**WHAT IS ASKED**: Below are some records; quote exactly the lines from the one that contains "Keep writing the" through the one that contains "points along it.", inclusive, and no others.

(CAD and scene scripts)

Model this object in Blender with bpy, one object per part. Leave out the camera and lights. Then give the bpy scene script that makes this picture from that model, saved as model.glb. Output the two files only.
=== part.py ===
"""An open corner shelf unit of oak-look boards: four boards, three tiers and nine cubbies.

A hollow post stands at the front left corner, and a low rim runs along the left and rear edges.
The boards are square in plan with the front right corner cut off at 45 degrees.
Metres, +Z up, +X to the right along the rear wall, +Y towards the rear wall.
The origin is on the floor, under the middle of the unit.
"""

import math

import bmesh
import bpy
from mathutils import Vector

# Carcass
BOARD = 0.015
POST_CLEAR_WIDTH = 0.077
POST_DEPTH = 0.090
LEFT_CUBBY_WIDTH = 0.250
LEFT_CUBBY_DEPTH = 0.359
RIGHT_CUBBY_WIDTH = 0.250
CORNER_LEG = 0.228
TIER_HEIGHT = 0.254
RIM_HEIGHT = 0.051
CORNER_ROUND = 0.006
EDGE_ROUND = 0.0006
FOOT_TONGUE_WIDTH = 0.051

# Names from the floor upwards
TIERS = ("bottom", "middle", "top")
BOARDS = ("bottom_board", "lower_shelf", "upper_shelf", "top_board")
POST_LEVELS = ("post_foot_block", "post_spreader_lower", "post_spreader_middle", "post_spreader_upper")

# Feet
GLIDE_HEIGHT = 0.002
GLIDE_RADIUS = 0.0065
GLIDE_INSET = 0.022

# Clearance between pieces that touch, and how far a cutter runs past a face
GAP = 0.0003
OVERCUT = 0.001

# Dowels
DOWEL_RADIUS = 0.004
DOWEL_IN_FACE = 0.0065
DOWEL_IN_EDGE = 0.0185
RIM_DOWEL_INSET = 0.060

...

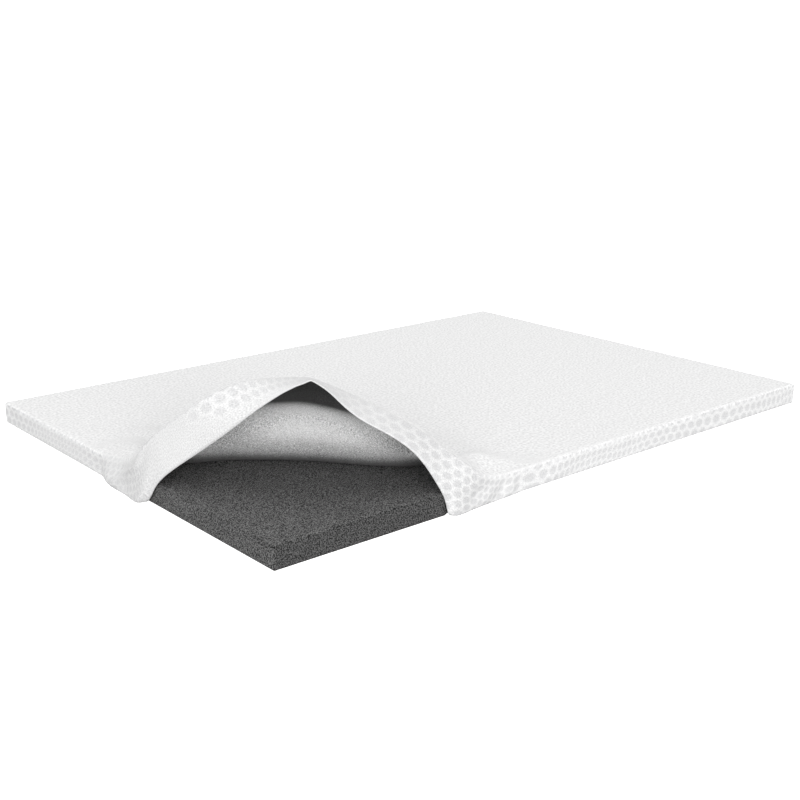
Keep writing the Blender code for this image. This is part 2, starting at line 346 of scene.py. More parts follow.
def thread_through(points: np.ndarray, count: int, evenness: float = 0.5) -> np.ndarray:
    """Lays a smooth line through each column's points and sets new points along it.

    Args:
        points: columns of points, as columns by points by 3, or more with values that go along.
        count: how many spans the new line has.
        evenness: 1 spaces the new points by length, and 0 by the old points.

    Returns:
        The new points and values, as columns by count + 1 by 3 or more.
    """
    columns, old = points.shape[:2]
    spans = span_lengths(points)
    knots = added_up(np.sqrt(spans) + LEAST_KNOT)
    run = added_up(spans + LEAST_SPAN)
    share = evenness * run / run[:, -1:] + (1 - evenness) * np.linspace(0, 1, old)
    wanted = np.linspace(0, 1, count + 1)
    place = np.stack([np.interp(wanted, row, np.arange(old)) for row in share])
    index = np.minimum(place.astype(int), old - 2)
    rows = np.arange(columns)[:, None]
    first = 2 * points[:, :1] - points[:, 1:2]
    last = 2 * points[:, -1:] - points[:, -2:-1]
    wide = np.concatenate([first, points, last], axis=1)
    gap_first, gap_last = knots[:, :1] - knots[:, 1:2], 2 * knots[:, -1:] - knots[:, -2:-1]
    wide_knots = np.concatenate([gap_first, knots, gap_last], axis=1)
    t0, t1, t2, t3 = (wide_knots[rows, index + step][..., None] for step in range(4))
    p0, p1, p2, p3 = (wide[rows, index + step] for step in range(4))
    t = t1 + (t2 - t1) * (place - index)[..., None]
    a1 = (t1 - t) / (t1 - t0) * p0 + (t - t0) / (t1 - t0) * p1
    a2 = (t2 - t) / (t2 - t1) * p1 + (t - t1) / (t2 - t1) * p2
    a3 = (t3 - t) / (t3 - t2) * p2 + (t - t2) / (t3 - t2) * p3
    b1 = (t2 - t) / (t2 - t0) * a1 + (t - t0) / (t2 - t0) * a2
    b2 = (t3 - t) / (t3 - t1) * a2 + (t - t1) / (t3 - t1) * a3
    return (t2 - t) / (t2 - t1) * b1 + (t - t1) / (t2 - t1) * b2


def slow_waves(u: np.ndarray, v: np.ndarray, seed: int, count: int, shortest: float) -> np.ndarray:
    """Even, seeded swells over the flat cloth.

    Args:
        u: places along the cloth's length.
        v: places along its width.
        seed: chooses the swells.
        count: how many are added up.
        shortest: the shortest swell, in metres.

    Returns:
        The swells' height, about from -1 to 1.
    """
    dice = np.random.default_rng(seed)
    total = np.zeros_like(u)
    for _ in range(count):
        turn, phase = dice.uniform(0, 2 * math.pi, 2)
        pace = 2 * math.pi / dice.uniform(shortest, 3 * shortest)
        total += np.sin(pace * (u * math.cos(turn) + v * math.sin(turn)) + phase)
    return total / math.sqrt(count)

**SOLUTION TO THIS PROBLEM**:
Keep writing the Blender code for this image. This is part 2, starting at line 346 of scene.py. More parts follow.
def thread_through(points: np.ndarray, count: int, evenness: float = 0.5) -> np.ndarray:
    """Lays a smooth line through each column's points and sets new points along it.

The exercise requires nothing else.